Sihn-Weber: Jeder hat seine eigenen Ideen und inhaltlichen Zugänge. Das ist auch gut so und damit kommt auch wieder ein frischer Wind hinein. Generell braucht es das Commitment, die Freude am Thema und die Begeisterung, Menschen dafür zu begeistern. Es ist wichtig, alle mitzunehmen. Wir müssen alle systemischer denken. Im Bewusstsein sind wir heute schon viel weiter als etwa noch vor zehn Jahren, jetzt geht es darum, wie können wir in allen unseren Unternehmen mit unserer Geschäftstätigkeit positiven Impact generieren und den negativen möglichst reduzieren. Was ist der Impact durch unsere Geschäftstätigkeit auf Umwelt und Gesellschaft? Damit muss man sich allumfassend beschäftigen, weil es da ganz starke Wechselwirkungen gibt. Man dreht an einem Schräubchen, um etwas Positives für das Klima zu generieren, dies könnte aber einen negativen Impact auf einen sozialen Aspekt haben. Dieses vernetzte, systemische Denken ist die Herausforderung für die Zukunft.
Raiffeisen heftet sich Nachhaltigkeit seit der Gründung auf die Fahnen. Wie glaubwürdig ist das aus Expertensicht?

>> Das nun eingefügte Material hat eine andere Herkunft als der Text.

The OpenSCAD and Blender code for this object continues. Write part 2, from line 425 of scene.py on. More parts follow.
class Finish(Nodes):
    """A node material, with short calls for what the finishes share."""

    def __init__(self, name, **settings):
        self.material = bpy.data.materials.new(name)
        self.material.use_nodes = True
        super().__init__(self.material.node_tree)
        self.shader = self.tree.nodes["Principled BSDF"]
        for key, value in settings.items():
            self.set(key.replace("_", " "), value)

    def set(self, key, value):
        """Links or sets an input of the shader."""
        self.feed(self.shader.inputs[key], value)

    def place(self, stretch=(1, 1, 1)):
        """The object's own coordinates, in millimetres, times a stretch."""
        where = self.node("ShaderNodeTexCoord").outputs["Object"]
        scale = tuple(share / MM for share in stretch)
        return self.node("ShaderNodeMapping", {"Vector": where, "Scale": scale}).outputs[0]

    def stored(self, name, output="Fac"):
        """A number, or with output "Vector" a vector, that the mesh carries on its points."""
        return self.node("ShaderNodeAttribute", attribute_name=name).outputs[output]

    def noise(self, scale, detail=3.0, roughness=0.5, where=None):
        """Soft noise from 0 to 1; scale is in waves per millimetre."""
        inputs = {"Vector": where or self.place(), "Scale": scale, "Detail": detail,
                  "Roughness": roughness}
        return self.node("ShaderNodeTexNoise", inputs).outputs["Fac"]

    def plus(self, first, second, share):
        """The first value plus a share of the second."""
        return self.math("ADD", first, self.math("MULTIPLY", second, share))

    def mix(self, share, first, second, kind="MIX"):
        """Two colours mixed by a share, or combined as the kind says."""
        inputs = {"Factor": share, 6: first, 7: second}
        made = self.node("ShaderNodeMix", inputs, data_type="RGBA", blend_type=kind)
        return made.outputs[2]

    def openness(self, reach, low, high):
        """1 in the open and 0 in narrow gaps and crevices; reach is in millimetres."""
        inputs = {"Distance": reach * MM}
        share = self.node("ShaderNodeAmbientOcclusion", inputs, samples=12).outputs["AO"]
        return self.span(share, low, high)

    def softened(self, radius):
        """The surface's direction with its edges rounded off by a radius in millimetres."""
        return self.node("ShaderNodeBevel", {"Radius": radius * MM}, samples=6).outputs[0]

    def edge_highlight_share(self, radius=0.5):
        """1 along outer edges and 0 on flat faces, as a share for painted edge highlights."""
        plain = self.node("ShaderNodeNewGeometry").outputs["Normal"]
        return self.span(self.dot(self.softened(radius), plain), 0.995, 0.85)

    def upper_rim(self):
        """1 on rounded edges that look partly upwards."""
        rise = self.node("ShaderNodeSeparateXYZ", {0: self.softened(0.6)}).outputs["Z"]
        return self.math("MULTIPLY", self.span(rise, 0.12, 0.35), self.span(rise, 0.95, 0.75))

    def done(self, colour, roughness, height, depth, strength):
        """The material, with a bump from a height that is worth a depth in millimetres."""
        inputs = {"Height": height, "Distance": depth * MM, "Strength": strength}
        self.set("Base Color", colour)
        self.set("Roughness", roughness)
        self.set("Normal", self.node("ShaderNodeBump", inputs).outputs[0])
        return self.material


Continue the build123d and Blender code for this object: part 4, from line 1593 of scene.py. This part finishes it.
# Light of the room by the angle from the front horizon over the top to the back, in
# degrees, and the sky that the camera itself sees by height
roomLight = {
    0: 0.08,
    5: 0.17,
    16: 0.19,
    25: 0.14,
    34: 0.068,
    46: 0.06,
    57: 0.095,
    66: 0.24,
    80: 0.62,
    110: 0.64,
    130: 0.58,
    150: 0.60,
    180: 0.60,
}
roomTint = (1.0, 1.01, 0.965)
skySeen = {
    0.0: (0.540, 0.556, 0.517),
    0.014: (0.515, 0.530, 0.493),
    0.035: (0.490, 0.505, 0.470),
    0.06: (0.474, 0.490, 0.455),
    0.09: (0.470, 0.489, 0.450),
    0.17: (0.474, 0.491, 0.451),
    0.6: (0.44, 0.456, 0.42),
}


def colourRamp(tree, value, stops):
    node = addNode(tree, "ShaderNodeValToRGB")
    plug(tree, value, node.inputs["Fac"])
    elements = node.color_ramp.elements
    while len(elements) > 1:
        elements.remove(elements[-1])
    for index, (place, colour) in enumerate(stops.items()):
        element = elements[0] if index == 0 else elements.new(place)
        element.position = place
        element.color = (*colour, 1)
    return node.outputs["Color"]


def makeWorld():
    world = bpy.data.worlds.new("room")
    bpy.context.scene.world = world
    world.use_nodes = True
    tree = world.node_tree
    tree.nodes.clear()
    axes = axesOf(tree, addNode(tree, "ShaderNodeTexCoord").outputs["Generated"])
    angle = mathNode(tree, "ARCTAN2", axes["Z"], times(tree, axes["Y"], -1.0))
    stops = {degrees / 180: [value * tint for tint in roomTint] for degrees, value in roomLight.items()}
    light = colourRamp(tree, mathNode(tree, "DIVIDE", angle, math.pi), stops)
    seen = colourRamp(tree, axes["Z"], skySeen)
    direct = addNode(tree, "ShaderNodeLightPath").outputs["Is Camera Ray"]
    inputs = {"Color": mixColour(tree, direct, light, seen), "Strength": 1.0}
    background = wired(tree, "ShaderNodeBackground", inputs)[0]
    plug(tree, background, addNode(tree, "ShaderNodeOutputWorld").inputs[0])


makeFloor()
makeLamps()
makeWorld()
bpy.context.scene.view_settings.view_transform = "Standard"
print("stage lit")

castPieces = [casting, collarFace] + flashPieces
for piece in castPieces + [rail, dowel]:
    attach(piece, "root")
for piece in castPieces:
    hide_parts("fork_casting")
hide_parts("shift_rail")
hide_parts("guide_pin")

Sihn-Weber: Die Wurzeln von Raiffeisen waren für mich immer ein persönlicher Treiber, vor allem diese in die Jetztzeit zu transferieren. Das fand ich immer extrem spannend und sinnstiftend. Nachhaltigkeit wird auch immer wichtiger für die Arbeitgeberattraktivität. Wir können jedenfalls glaubhaft darstellen, dass wir da schon viel tun und vieles gelungen ist. Der Stein ist ins Rollen gekommen, aber man kann und sollte noch mehr daraus machen.